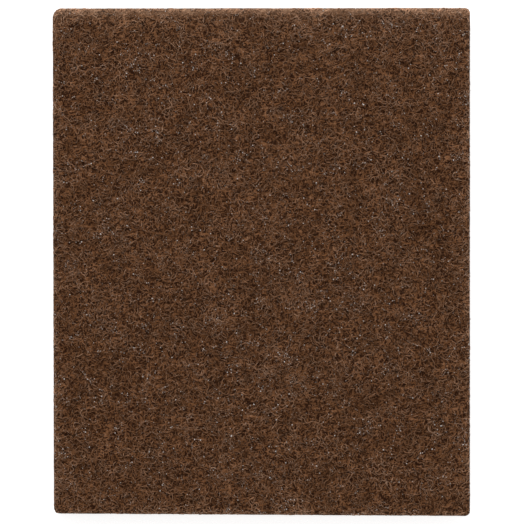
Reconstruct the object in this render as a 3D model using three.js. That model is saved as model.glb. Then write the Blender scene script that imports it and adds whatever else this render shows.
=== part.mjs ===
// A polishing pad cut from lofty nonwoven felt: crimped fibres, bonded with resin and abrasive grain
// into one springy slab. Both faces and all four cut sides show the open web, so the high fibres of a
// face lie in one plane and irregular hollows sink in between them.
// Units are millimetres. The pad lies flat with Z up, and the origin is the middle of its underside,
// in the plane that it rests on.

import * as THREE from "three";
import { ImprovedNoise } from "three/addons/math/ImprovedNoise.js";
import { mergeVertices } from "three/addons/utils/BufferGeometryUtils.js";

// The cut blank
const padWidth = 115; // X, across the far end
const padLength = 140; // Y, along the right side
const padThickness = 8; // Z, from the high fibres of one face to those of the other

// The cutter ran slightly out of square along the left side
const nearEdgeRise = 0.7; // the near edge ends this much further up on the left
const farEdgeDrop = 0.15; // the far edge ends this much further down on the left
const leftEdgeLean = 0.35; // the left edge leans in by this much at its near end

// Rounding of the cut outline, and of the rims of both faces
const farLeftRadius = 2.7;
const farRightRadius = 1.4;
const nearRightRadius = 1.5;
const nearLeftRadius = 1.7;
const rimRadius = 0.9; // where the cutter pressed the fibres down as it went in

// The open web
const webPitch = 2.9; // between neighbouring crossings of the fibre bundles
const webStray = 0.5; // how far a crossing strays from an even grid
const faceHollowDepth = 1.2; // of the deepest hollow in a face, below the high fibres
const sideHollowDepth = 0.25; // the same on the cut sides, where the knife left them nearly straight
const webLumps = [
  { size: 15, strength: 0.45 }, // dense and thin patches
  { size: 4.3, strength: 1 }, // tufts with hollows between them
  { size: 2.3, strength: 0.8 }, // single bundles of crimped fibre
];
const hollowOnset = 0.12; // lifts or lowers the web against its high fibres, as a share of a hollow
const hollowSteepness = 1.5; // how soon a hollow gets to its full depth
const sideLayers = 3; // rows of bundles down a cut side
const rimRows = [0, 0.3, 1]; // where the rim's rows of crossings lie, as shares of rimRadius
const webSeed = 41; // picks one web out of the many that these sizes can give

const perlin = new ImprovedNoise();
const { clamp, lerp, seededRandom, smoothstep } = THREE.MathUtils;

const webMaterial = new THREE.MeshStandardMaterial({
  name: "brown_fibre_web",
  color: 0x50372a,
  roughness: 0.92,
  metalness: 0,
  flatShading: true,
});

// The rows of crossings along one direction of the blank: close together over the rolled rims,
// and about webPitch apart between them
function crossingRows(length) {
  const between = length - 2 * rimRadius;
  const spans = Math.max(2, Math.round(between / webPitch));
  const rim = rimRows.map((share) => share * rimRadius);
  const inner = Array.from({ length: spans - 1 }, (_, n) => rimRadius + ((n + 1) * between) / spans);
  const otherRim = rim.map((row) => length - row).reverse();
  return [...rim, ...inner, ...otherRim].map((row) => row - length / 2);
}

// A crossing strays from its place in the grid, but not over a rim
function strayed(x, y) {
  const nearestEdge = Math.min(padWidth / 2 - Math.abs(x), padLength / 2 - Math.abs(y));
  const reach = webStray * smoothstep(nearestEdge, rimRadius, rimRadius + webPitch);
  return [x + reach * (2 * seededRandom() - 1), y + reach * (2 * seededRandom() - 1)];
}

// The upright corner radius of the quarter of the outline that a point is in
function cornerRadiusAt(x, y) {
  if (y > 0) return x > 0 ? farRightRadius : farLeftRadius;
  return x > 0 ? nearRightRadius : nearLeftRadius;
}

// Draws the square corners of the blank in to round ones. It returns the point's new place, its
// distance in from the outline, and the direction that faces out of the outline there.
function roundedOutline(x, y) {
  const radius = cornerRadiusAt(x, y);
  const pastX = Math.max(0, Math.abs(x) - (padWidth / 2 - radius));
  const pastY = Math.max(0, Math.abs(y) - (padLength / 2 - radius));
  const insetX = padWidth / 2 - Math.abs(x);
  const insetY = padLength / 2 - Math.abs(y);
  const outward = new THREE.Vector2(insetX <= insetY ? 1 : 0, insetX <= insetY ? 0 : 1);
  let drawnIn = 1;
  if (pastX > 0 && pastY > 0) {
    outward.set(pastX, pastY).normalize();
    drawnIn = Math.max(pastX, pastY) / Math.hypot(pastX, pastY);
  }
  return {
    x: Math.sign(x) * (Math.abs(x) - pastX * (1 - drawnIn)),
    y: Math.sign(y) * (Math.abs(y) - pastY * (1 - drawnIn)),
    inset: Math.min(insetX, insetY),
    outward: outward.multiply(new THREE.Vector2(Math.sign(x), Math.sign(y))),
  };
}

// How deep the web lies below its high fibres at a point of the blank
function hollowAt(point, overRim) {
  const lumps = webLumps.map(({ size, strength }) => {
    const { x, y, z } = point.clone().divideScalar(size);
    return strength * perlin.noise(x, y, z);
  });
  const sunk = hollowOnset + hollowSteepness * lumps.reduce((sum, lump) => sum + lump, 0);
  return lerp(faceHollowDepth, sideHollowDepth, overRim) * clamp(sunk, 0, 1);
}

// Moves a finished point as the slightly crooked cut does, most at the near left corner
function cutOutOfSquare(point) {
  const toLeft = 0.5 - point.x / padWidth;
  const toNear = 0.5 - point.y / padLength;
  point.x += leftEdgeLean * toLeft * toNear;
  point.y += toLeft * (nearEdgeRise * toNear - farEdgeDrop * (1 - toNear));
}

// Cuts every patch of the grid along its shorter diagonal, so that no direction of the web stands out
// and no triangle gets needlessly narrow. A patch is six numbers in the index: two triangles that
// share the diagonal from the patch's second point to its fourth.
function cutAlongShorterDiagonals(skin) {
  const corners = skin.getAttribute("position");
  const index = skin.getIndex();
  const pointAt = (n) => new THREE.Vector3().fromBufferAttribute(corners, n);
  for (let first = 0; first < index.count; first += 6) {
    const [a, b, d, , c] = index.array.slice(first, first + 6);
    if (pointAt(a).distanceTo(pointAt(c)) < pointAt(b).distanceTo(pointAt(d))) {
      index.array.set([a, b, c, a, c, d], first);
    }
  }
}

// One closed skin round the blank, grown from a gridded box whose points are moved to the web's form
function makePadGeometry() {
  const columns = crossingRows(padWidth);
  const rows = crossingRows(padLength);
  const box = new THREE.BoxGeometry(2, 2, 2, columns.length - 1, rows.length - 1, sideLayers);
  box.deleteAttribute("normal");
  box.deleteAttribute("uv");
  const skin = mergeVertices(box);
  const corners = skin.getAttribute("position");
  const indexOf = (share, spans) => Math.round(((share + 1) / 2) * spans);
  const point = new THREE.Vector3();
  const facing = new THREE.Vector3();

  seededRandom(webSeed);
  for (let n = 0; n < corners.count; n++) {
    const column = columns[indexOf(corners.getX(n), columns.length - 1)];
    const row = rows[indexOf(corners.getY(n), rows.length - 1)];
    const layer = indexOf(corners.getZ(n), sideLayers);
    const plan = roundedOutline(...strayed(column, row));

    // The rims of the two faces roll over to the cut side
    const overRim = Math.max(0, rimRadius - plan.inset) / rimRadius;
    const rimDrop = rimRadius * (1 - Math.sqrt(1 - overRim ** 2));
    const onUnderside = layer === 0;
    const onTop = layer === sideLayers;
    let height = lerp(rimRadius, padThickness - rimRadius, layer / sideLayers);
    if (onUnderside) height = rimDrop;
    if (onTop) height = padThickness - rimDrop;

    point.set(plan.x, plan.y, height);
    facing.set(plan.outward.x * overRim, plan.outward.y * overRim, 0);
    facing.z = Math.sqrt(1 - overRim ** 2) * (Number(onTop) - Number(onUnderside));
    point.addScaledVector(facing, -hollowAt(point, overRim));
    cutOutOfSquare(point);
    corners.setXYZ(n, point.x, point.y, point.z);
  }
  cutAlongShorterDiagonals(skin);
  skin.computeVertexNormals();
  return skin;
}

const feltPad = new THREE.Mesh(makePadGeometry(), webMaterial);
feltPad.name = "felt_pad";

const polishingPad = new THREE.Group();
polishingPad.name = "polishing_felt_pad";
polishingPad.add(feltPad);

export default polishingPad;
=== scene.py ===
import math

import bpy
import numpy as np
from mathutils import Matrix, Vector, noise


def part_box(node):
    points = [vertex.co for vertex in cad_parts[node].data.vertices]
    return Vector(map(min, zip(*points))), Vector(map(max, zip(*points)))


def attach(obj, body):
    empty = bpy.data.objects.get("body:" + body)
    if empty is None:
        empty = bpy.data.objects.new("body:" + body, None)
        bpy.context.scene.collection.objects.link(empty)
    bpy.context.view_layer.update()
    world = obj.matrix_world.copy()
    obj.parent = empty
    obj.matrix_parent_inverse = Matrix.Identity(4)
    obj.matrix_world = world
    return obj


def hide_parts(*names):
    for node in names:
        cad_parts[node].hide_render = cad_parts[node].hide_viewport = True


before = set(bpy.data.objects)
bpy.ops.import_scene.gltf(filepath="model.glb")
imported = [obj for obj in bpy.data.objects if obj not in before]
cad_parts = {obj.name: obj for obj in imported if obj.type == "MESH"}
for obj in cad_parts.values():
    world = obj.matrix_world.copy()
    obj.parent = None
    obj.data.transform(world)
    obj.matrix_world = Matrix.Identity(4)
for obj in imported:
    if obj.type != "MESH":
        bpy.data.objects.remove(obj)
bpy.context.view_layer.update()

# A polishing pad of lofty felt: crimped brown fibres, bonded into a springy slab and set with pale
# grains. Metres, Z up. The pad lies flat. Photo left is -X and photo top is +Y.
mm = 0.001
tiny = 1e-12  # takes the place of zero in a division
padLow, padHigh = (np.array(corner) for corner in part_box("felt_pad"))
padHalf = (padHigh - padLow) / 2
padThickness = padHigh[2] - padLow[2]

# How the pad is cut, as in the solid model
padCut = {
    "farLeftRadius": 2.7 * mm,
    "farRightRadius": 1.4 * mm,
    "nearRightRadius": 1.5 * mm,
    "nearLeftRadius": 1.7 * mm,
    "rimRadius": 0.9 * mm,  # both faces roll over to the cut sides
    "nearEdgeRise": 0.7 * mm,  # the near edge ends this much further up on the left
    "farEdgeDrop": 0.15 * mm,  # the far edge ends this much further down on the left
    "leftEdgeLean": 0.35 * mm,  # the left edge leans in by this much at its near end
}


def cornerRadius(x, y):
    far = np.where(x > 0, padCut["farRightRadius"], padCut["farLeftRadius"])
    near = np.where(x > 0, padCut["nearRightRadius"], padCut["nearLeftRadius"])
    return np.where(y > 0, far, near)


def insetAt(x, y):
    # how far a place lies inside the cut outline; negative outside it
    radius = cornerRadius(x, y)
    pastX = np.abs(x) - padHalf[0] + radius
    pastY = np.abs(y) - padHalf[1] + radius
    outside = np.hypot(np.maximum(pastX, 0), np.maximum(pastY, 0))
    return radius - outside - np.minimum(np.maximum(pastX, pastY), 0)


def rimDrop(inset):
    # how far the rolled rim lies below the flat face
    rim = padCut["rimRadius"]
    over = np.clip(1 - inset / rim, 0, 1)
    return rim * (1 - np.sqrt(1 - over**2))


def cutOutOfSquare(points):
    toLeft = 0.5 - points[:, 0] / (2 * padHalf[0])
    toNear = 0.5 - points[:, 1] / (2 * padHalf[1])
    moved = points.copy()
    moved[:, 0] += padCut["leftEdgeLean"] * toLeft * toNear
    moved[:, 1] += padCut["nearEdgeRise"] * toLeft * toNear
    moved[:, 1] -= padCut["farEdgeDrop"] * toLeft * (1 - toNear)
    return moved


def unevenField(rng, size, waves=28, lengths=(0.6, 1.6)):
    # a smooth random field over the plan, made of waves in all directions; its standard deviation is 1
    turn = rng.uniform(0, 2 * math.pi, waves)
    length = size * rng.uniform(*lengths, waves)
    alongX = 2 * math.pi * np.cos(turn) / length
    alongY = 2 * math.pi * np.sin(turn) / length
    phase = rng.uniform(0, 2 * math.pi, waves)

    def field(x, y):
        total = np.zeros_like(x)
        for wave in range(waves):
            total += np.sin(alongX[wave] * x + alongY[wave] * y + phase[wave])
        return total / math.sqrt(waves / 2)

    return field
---
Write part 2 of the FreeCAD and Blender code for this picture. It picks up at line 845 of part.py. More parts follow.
==
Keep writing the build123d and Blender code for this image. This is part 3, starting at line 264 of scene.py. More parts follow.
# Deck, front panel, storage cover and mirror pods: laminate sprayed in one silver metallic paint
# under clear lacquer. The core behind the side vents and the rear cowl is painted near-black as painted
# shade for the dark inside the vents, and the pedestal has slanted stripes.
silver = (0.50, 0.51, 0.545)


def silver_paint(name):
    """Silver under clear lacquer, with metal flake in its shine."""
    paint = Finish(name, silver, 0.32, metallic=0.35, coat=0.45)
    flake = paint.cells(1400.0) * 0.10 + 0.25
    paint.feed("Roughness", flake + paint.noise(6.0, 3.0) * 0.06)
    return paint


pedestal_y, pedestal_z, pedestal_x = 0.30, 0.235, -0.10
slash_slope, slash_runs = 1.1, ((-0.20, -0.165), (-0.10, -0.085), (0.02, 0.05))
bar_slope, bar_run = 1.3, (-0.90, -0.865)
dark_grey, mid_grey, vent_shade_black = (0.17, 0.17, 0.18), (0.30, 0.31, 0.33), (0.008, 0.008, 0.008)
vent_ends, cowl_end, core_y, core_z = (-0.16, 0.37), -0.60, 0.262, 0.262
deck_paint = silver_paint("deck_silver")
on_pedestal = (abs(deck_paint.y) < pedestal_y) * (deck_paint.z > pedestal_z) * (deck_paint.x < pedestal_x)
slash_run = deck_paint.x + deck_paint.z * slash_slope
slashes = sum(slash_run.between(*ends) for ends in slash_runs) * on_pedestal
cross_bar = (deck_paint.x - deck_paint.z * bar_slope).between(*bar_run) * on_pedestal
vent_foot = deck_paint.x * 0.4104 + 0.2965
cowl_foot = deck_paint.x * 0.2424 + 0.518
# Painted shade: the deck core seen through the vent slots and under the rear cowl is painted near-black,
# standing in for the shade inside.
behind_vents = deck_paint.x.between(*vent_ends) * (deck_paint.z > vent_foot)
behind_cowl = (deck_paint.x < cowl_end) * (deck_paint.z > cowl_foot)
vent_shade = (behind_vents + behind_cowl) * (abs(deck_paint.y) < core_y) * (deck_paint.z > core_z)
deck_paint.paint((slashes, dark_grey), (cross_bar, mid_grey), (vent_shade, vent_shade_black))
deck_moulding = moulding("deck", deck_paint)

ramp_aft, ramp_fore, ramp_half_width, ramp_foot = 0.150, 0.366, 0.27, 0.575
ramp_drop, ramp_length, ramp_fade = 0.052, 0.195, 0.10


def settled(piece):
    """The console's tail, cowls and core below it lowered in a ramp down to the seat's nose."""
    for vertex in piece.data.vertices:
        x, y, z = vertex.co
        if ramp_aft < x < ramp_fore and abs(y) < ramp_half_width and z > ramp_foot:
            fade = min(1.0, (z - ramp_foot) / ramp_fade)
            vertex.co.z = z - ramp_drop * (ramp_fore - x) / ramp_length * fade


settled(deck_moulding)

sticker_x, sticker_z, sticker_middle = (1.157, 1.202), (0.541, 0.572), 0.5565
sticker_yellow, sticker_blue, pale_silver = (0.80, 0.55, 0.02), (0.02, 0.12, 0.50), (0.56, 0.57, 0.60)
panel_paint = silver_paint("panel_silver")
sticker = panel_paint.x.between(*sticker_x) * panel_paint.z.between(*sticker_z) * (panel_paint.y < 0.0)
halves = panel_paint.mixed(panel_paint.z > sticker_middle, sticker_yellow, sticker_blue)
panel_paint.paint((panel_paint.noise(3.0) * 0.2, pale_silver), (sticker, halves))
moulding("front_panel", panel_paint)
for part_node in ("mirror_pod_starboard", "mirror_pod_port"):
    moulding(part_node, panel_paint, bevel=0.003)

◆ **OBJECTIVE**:
This exercise asks for the lines from the line with "const feltPad = new" to the line with "obj.parent = empty", both lines included, set down exactly and with nothing else.

◆ **EXERCISE SOLUTION**:
const feltPad = new THREE.Mesh(makePadGeometry(), webMaterial);
feltPad.name = "felt_pad";

const polishingPad = new THREE.Group();
polishingPad.name = "polishing_felt_pad";
polishingPad.add(feltPad);

export default polishingPad;
=== scene.py ===
import math

import bpy
import numpy as np
from mathutils import Matrix, Vector, noise


def part_box(node):
    points = [vertex.co for vertex in cad_parts[node].data.vertices]
    return Vector(map(min, zip(*points))), Vector(map(max, zip(*points)))


def attach(obj, body):
    empty = bpy.data.objects.get("body:" + body)
    if empty is None:
        empty = bpy.data.objects.new("body:" + body, None)
        bpy.context.scene.collection.objects.link(empty)
    bpy.context.view_layer.update()
    world = obj.matrix_world.copy()
    obj.parent = empty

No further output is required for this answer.